A history on the church’s own website claims that Dee was buried in St Mary’s after his death in 1608 or early 1609. Dee died in poverty and relative obscurity, as James I’s regime was unfriendly towards magic, and unfortunately no parish records of his death and burial survive, and there is no known gravestone.
A former Prime Minister also rests in this graveyard. Henry Addington, 1st Viscount Sidmouth, was a Tory MP for Devizes and became Prime Minister in 1801 after William Pitt the Younger resigned. By all accounts Addington was not an effective Prime Minister and he was ousted in 1804. He did, however, live to the grand old age of 86, dying at the comfortable White Lodge in Richmond.

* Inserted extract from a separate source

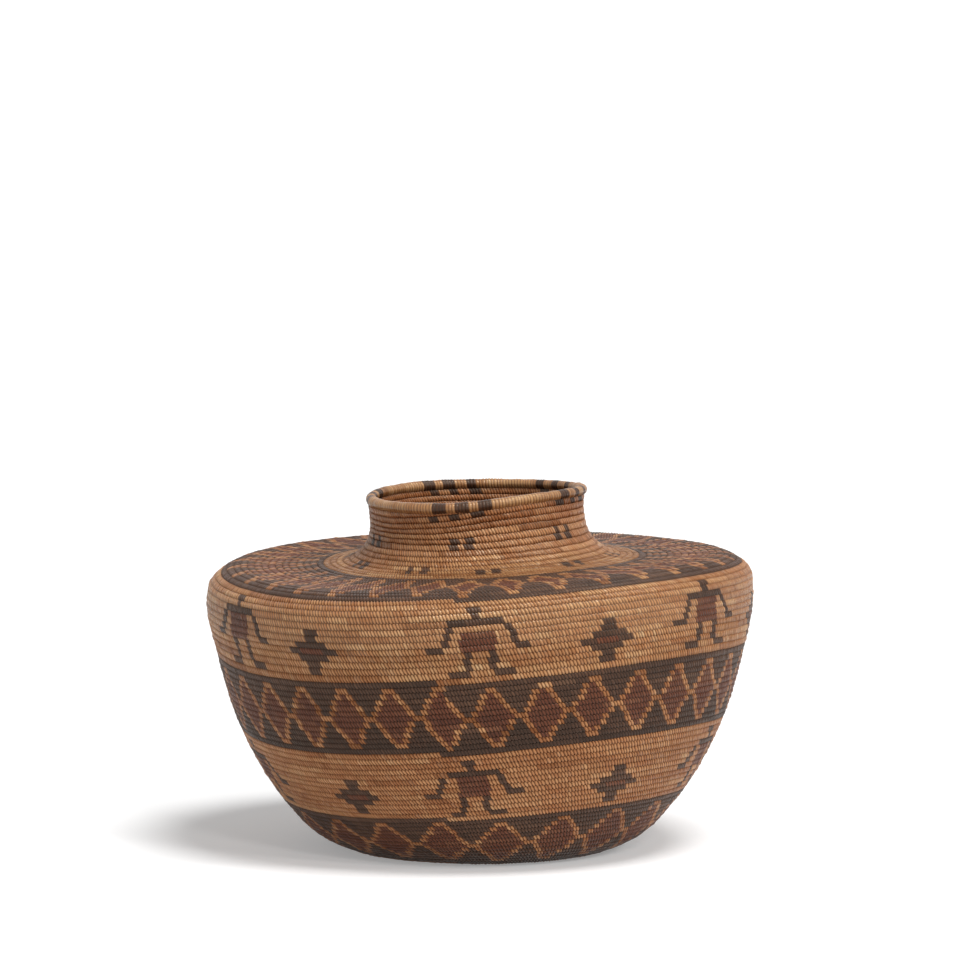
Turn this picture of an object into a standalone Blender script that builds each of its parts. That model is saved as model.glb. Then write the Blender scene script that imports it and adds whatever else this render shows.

Probably the most distinctive feature of the churchyard is the picturesque archway in the middle. This archway was originally part of the structure of the church, but was removed during rebuilding work in the 19th century and rebuilt in the churchyard, allegedly at the insistence of a parishoner.
Part of the churchyard is fenced off and designated as a “wild area”, allowing plants and habitats for birds and insects to flourish. The whole churchyards is beautifully cared for by the Friends of Mortlake Churchyard, who have lovingly restored the graveyard after it became derelict. More details about the Friends can be found under the “Churchyard” section of St Mary’s website.
There is also a labyrinth on the side of the churchyard closest to Mortlake High Street. The labyrinth, simply laid out with natural materials, is intended to be a space for quiet reflection.
Finally, a little mystery. I came across the following stone in the middle of the churchyard but couldn’t find any information about it. I have no idea of its date – it could possibly even be modern – but has anyone got any ideas of what it might symbolise? My best guess is a green man, or perhaps a stone from the church building before it was restored.